Foundation

Evaluate with Readers

Evaluating your Data Card from the perspective of the reader

Overview

A reader uses a Data Card to make assessments about the dataset, so any evaluation of a dataset’s Data Card should focus on whether or not the reader can successfully arrive at acceptable conclusions about the dataset.

A first principle is that the information in a Data Card must line up with a reader’s experience of using the dataset. This directly impacts the reader’s beliefs about the reliability and credibility of the dataset, and subsequently, the reputation and trust in the dataset’s authors or publishers. Inversely, a reader’s existing beliefs about your dataset, organization, and other datasets published by your organization can also influence how they engage with your Data Card. This is regardless of how discoverable, usable, or well-constructed a Data Card might be.
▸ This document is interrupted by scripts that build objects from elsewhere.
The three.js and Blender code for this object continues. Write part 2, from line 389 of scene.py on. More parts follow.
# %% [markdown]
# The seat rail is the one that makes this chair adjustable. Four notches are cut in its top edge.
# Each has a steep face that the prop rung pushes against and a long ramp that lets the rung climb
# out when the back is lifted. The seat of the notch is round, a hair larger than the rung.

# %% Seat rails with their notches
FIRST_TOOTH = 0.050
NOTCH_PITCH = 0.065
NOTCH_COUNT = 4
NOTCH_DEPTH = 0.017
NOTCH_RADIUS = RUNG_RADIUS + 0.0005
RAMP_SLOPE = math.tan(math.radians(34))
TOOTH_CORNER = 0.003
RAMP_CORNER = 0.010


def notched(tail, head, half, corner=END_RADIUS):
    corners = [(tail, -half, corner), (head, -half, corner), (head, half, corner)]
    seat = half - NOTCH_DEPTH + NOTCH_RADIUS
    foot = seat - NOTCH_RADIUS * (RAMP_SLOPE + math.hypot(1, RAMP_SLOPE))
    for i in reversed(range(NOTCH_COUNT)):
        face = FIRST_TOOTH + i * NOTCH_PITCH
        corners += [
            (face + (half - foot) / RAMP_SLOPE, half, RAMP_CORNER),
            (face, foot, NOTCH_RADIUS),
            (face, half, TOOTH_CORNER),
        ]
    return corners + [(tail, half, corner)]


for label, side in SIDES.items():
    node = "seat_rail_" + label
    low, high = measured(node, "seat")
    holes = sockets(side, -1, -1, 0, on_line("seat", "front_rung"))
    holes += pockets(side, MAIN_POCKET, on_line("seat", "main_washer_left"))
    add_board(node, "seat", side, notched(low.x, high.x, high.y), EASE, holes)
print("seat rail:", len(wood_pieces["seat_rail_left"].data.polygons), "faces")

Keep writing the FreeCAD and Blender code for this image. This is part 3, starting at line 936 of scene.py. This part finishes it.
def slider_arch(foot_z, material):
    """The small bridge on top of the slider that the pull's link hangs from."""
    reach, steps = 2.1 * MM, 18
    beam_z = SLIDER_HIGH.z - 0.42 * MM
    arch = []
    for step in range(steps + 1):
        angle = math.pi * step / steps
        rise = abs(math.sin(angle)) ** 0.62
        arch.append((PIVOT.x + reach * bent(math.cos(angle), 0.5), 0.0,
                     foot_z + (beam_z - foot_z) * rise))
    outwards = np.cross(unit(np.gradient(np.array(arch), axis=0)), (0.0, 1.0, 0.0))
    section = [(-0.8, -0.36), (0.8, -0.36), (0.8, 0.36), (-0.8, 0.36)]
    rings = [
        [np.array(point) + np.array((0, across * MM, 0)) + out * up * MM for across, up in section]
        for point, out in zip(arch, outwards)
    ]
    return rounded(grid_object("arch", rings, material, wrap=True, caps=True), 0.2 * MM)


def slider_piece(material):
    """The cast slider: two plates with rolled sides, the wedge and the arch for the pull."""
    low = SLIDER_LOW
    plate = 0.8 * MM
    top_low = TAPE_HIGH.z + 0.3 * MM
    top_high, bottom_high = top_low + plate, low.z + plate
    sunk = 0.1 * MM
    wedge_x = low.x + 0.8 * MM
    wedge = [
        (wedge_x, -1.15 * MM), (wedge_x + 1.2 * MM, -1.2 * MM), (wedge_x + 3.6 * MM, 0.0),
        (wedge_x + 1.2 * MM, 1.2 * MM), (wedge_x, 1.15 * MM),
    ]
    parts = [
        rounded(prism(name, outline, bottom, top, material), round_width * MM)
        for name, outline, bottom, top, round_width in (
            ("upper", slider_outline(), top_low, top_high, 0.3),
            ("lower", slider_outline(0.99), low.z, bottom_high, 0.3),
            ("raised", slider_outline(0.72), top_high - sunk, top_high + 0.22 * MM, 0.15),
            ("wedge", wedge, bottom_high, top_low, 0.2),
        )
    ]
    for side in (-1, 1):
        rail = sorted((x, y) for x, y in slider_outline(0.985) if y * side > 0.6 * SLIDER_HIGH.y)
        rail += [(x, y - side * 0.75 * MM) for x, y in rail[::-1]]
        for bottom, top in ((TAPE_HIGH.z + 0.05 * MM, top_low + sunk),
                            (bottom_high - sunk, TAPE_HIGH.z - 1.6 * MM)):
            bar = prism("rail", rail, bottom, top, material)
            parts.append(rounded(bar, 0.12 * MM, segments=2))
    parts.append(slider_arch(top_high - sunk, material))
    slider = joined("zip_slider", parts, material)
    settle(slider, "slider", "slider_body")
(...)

For example, readers with a positive experience of datasets that previously published by an organization might implicitly place more trust in a new dataset published by the same authors. In this case, there’s a chance that the reader might make intuitive leaps and may not read the new Data Card closely enough to have the best possible understanding of the dataset – and specifically, how it differs from an older, similar dataset.
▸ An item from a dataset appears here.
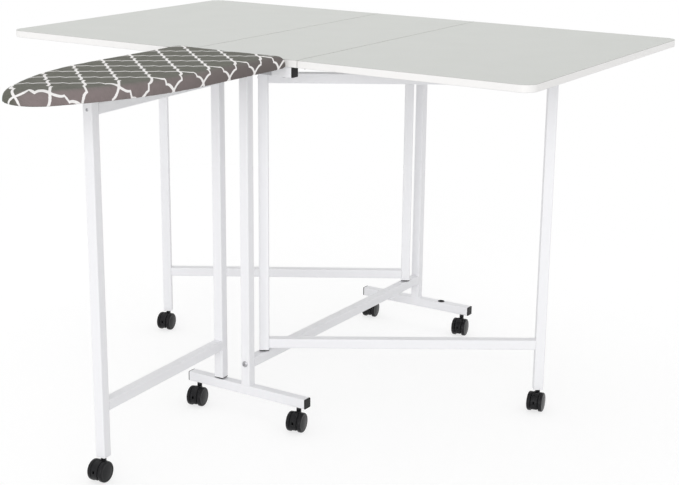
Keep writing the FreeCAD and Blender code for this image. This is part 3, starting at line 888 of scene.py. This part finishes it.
def printed_cotton():
    finish, tree, shader, place = new_finish("printed cotton cover")
    flat = add(tree, "ShaderNodeUVMap", {}, uv_map="flat cloth").outputs[0]
    slubs = add(tree, "ShaderNodeMapping", {"Vector": flat, "Scale": (1.0, 5.0, 1.0)})
    mottle = calc(tree, "ADD", spread(tree, grain(tree, place, 0.03, 5.0, 0.6), -0.9, 0.7),
                  spread(tree, grain(tree, slubs.outputs[0], 0.012, 4.0, 0.65), -0.8, 1.8))
    ground = blended(tree, mottle, cloth_grey, cloth_dark)
    # Painted light on the rim and side that face the front lamp, lighter towards the nose.
    along = add(tree, "ShaderNodeSeparateXYZ", {"Vector": place}).outputs["Y"]
    to_nose = add(tree, "ShaderNodeMapRange", {
        "Value": along, "From Min": painted_light_run[0], "From Max": painted_light_run[1]}).outputs[0]
    painted_light_share = add(tree, "ShaderNodeAttribute", {}, attribute_name="painted_light_share").outputs["Fac"]
    painted_light = blended(tree, to_nose, painted_light_grey, painted_light_pale)
    painted_light = blended(tree, calc(tree, "MULTIPLY", mottle, painted_light_mottle),
                     painted_light, cloth_dark)
    ground = blended(tree, painted_light_share, ground, painted_light)
    printed = trellis(tree, flat)
    parts = add(tree, "ShaderNodeSeparateXYZ", {"Vector": flat}).outputs
    warp, weft = (calc(tree, "SINE", calc(tree, "MULTIPLY", parts[axis],
                                          2 * math.pi / thread_pitch)) for axis in "XY")
    weave = spread(tree, calc(tree, "MULTIPLY", warp, weft), 0.35, 0.65)
    colour = blended(tree, printed, ground, print_white)
    shade = add(tree, "ShaderNodeMix", {
        "Factor": calc(tree, "MULTIPLY", weave, thread_share)},
        data_type="RGBA", blend_type="MULTIPLY")
    tree.links.new(colour, shade.inputs[6])
    shade.inputs[7].default_value = (*thread_shadow, 1.0)
    surface(tree, shader, shade.outputs[2], spread(tree, weave, 0.72, 0.86))
    shader.inputs["Specular IOR Level"].default_value = 0.15
    shader.inputs["Sheen Weight"].default_value = 0.03
    shader.inputs["Sheen Roughness"].default_value = 0.5
    relief(tree, shader, weave, 0.00015, 0.5)
    return finish


cotton = printed_cotton()
seat_lift = 0.0003
seat_drop = 0.0001
side_depth = 0.006
side_level = 0.011
side_band = 0.003
side_gap = 0.0004
push_fade = 0.05
fold_square = 0.008
fold_power = 5
fold_grow = 0.0022
edge_gap = 0.0002


def reseated(mesh):
    """Draw the skin back out to the board's size, and square its lower fold."""
    skin = [(vertex, *nearest_edge(vertex.co)[2:]) for vertex in mesh.vertices]
    lowest = min(vertex.co.z for vertex in mesh.vertices)
    highest = max(vertex.co.z for vertex in mesh.vertices)
    target = pad_low.z + seat_lift
    stretch = (pad_high.z - seat_drop - target) / (highest - lowest)
    insets = sorted(inside for vertex, out, inside in skin if inside < side_depth
                    and abs(vertex.co.z - pad_low.z - side_level) < side_band)
    gap = insets[len(insets) // 2] - side_gap
    for vertex, out, inside in skin:
        vertex.co.z = target + (vertex.co.z - lowest) * stretch
        push = gap * max(0.0, 1.0 - inside / push_fade)
        across = fold_square - (inside - push)
        down = fold_square - (vertex.co.z - target)
        if across > 0.0 and down > 0.0:
            round_size = math.hypot(across, down)
            square_size = (across ** fold_power + down ** fold_power) ** (1 / fold_power)
            grow = min(round_size / square_size, 1.0 + fold_grow / round_size)
            push += across * (grow - 1.0)
            vertex.co.z = max(target, vertex.co.z - down * (grow - 1.0))
        push = min(push, inside - edge_gap)
        vertex.co.x += out.x * push
        vertex.co.y += out.y * push
    return mesh


skin_height = 0.003
smoothing_passes = 3


def padded_cover():
    mesh = remeshed(pad_blank())
    mesh = swell(mesh)
    shape = bmesh.new()
    shape.from_mesh(mesh)
    outer = [v for v in shape.verts if v.co.z > pad_low.z + skin_height]
    for step in range(smoothing_passes):
        bmesh.ops.smooth_vert(shape, verts=outer, factor=0.5, use_axis_x=True,
                              use_axis_y=True, use_axis_z=True)
    shape.to_mesh(mesh)
    shape.free()
    carrier = placed("subdivision carrier", gathered(reseated(mesh)))
    rounding = carrier.modifiers.new("round", "SUBSURF")
    rounding.levels = rounding.render_levels = 1
    made = baked(carrier)
    made.materials.clear()
    made.materials.append(cotton)
    return lay_flat(made)


cover = finished("padded_cover", padded_cover(), "ironing_board", 180.0)
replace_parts(cover, "ironing_board_pad")


# ---- Hem under the board ---------------------------------------------------------------
# The cover turns under the deck and ends in a hem, stitched down over a cord that gathers
# it. It lies in a shallow step of the deck, level with the deck's underside.

hem_inner = 0.029
hem_cord = 0.0265
hem_seam = 0.0235
hem_fold_pitch = 0.0085
hem_fold_height = 0.00022
hem_sway = 2.5
hem_wander = 30
hem_spacing = 0.0022
hem_profile = ((0.004, 0.0006), (0.010, 0.0003), (0.017, 0.0003), (0.022, 0.0004),
               (hem_seam, 0.0006), (hem_cord - 0.0018, 0.0003), (hem_cord, 0.0001),
               (hem_cord + 0.0018, 0.0003), (hem_inner, 0.0006), (hem_inner, 0.0010),
               (hem_cord, 0.0013), (hem_seam, 0.0010), (0.014, 0.0010), (0.004, 0.0011))


def hem_wave(run, inset):
    """Rise of the hem's gathers above the deck's underside, deeper towards the cord."""
    sway = hem_sway * noise.noise((run * hem_wander, 3, 0))
    wave = math.sin(2 * math.pi * run / hem_fold_pitch + sway)
    return hem_fold_height * (inset / hem_inner) ** 1.5 * (1.0 + wave)


def turned_hem():
    base = board_edge(0.0, hem_spacing)
    side_run = rim_arc + pad_high.z - pad_rim - pad_low.z
    rings, flat = [], []
    for inset, height in hem_profile:
        ring = []
        for index, (place, out) in enumerate(base):
            lift = height + hem_wave(index * hem_spacing, inset)
            ring.append((place.x - out.x * inset, place.y - out.y * inset,
                         pad_low.z + lift))
            flat.append(cloth_place(place, out, side_run + inset))
        rings.append(ring)
    mesh = ringed("hem", rings, looped=True)
    layer = mesh.uv_layers.new(name="flat cloth")
    for loop in mesh.loops:
        layer.data[loop.index].uv = flat[loop.vertex_index]
    mesh.materials.append(cotton)
    return mesh


finished("cover_hem", turned_hem(), "ironing_board", 60.0)
thread_white = (0.70, 0.70, 0.68)
thread_stripe_grey = (0.55, 0.55, 0.53)
stitch_lift = 0.00035


def sewing_thread():
    finish, tree, shader, place = new_finish("sewing thread")
    # The thread is darker in stripes that run along its twist.
    twist = add(tree, "ShaderNodeTexWave", {"Vector": place, "Scale": 700.0,
                                            "Distortion": 1.5}).outputs[1]
    tree.links.new(blended(tree, twist, thread_white, thread_stripe_grey),
                   shader.inputs["Base Color"])
    shader.inputs["Roughness"].default_value = 0.6
    relief(tree, shader, twist, 0.00005, 0.6)
    return finish


def stitch_tree(finish):
    """Stitches laid end to end along a curve."""
    tree, sizes = new_tree("stitches", {"Pitch": 0.0036, "Length": 0.0024,
                                        "Thickness": 0.0004, "Seed": 5})
    points = add(tree, "GeometryNodeCurveToPoints", {
        "Curve": sizes["Geometry"], "Length": sizes["Pitch"]}, mode="LENGTH")
    thread = add(tree, "GeometryNodeMeshIcoSphere", {"Radius": 0.5, "Subdivisions": 1})
    vary = add(tree, "FunctionNodeRandomValue", {2: 0.9, 3: 1.08, "Seed": sizes["Seed"]},
               data_type="FLOAT").outputs[1]
    size = add(tree, "ShaderNodeCombineXYZ", {
        "X": sizes["Thickness"], "Y": sizes["Thickness"],
        "Z": calc(tree, "MULTIPLY", sizes["Length"], vary)})
    laid = add(tree, "GeometryNodeInstanceOnPoints", {
        "Points": points.outputs["Points"], "Instance": thread.outputs[0],
        "Rotation": points.outputs["Rotation"], "Scale": size.outputs[0]})
    end_tree(tree, laid.outputs[0], finish)
    return tree


seam_line = rings_of([(hem_seam, pad_low.z + stitch_lift)], outline_spacing)[0]
grown("hem_stitches", polylines("seam line", [seam_line + seam_line[:1]]),
      stitch_tree(sewing_thread()), "ironing_board", "patterned_cover")


# ---- Casters ---------------------------------------------------------------------------
# Twin nylon wheels on a blind axle, either side of a hood that swivels on the stem. The
# hood and the wheels are black, with a satin skin off the mould, and the stem is blacked
# steel.

nylon_black = (0.008, 0.008, 0.009)
nylon_scuff = (0.013, 0.013, 0.015)
caster_nylon = moulded_plastic("black caster nylon", nylon_black, nylon_scuff, 0.30, 0.0009)
dress([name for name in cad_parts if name.endswith(("_hood", "_wheel"))], caster_nylon)
stem_black = (0.018, 0.018, 0.020)
stem_rubbed = (0.09, 0.09, 0.095)


def blacked_steel():
    finish, tree, shader, place = new_finish("blacked steel")
    worn = spread(tree, grain(tree, place, 0.004, 5.0, 0.6), -0.6, 0.9)
    surface(tree, shader, blended(tree, worn, stem_black, stem_rubbed),
            spread(tree, grain(tree, place, 0.002, 3.0), 0.28, 0.46))
    shader.inputs["Metallic"].default_value = 0.6
    relief(tree, shader, grain(tree, place, 0.0005, 2.0), 0.00002, 0.5)
    return finish


dress([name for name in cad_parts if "caster_stem" in name], blacked_steel())


# ---- Studio ----------------------------------------------------------------------------
# A large matt floor, pale enough to keep only the table's shadow, in an even white room
# with one soft lamp overhead and one in front. None of it belongs to the table.

lamp_white = (1.0, 1.0, 1.0, 1.0)
room_strength = 0.74


def seen_directly(tree):
    """1 for a ray from the camera, straight, mirrored or let through, and 0 for others."""
    path = add(tree, "ShaderNodeLightPath", {}).outputs
    return calc(tree, "MAXIMUM", calc(tree, "MAXIMUM", path["Is Camera Ray"],
                                      path["Is Glossy Ray"]), path["Is Transmission Ray"])


def new_world():
    world = bpy.data.worlds.new("studio")
    world.use_nodes = True
    tree = world.node_tree
    plain = tree.nodes["Background"]
    plain.inputs["Color"].default_value = lamp_white
    plain.inputs["Strength"].default_value = room_strength
    seen = add(tree, "ShaderNodeBackground", {"Color": lamp_white, "Strength": 1.0})
    mixed = add(tree, "ShaderNodeMixShader", {0: seen_directly(tree), 1: plain.outputs[0],
                                              2: seen.outputs[0]})
    tree.links.new(mixed.outputs[0], tree.nodes["World Output"].inputs["Surface"])
    bpy.context.scene.world = world


floor_colour = (0.86, 0.86, 0.86, 1.0)
floor_reach = 12.0
white_from = 1.2
white_to = 2.8
white_share = 0.62
shadow_lift = 0.27


def new_floor():
    finish, tree, shader, place = new_finish("pale floor")
    shader.inputs["Base Color"].default_value = floor_colour
    shader.inputs["Roughness"].default_value = 0.9
    shader.inputs["Specular IOR Level"].default_value = 0.1
    direct = seen_directly(tree)
    away = add(tree, "ShaderNodeVectorMath", {0: place},
               operation="LENGTH").outputs["Value"]
    white = add(tree, "ShaderNodeMapRange", {
        "Value": away, "From Min": white_from, "From Max": white_to,
        "To Min": white_share, "To Max": 1.0}).outputs[0]
    glow = add(tree, "ShaderNodeEmission", {"Color": lamp_white, "Strength": 1.0})
    lift = add(tree, "ShaderNodeEmission", {
        "Color": lamp_white, "Strength": calc(tree, "MULTIPLY", direct, shadow_lift)})
    lifted = add(tree, "ShaderNodeAddShader", {0: shader.outputs[0], 1: lift.outputs[0]})
    mixed = add(tree, "ShaderNodeMixShader", {
        0: calc(tree, "MULTIPLY", direct, white), 1: lifted.outputs[0],
        2: glow.outputs[0]})
    tree.links.new(mixed.outputs[0], tree.nodes["Material Output"].inputs["Surface"])
    mesh = bpy.data.meshes.new("floor")
    corners = [(x * floor_reach, y * floor_reach, 0)
               for x, y in ((-1, -1), (1, -1), (1, 1), (-1, 1))]
    mesh.from_pydata(corners, [], [(0, 1, 2, 3)])
    mesh.materials.append(finish)
    floor = placed("floor", mesh)


def soft_lamp(name, kind, place, target, power):
    data = bpy.data.lights.new(name, kind)
    data.energy = power
    lamp = placed(name, data)
    lamp.location = place
    aim = Vector(target) - Vector(place)
    lamp.rotation_euler = aim.to_track_quat("-Z", "Y").to_euler()
    return data


new_world()
new_floor()
overhead = soft_lamp("overhead", "AREA", (-0.6, 0.2, 3.6), (0, 0.1, 0.4), 12)
overhead.shape = "SQUARE"
overhead.size = 3.0
front = soft_lamp("front", "SUN", (1.6, -4.0, 1.7), (0, 0, 0.8), 1.2)
front.angle = math.radians(45)

camera_place = (2.013883, -2.84555, 1.428153)
camera_yaw = math.radians(32.180)
camera_pitch = math.radians(15.798)
camera_roll = math.radians(0.593)
sensor_width = 36.0
focal_pixels = 1446.05
picture_width = 679
forward = Vector((-math.sin(camera_yaw) * math.cos(camera_pitch),
                  math.cos(camera_yaw) * math.cos(camera_pitch), -math.sin(camera_pitch)))
level_right = Vector((math.cos(camera_yaw), math.sin(camera_yaw), 0.0))
level_up = level_right.cross(forward)
right = math.cos(camera_roll) * level_right + math.sin(camera_roll) * level_up
upward = right.cross(forward)
camera_data = bpy.data.cameras.new("camera")
camera_data.sensor_fit = "HORIZONTAL"
camera_data.sensor_width = sensor_width
camera_data.lens = sensor_width * focal_pixels / picture_width
camera = placed("camera", camera_data)
turn = Matrix((right, upward, -forward)).transposed().to_4x4()
camera.matrix_world = Matrix.Translation(camera_place) @ turn
bpy.context.scene.camera = camera
bpy.context.scene.view_settings.view_transform = "Standard"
As such, evaluating a Data Card requires approaches that can assess if or not readers can arrive at acceptable conclusions of the dataset within their contexts. These are different from evaluating the dataset itself, and can provide different insights depending on how the evaluations are set up and when they are conducted. For example, a user study to understand if your content is understood by different readers can yield directional but actionable insights when you’re iterating on your Data Card. After launch, measuring the adoption and efficacy of your data card through user satisfaction, surveys and analytics in the Data Card’s implementation can provide insights about its relevance in practice. In that sense, a Data Card can be a useful probe to both drive and evaluate the success of your data set, and to paint a clearer picture of your downstream stakeholder needs.

There are a variety of stakeholders in a dataset’s lifecycle, each with different levels of data fluency, domain expertise, and requirements. A requirement is a statement that identifies a product or process operational, functional, or design characteristic or constraint, which is unambiguous, testable or measurable, and necessary for product or process acceptability. (ISO/IEC 2007). The goals of your dataset, stakeholders in the dataset’s lifecycle, and the implementation of your transparency efforts play a role in establishing the requirements and evaluation criteria of your Data Card.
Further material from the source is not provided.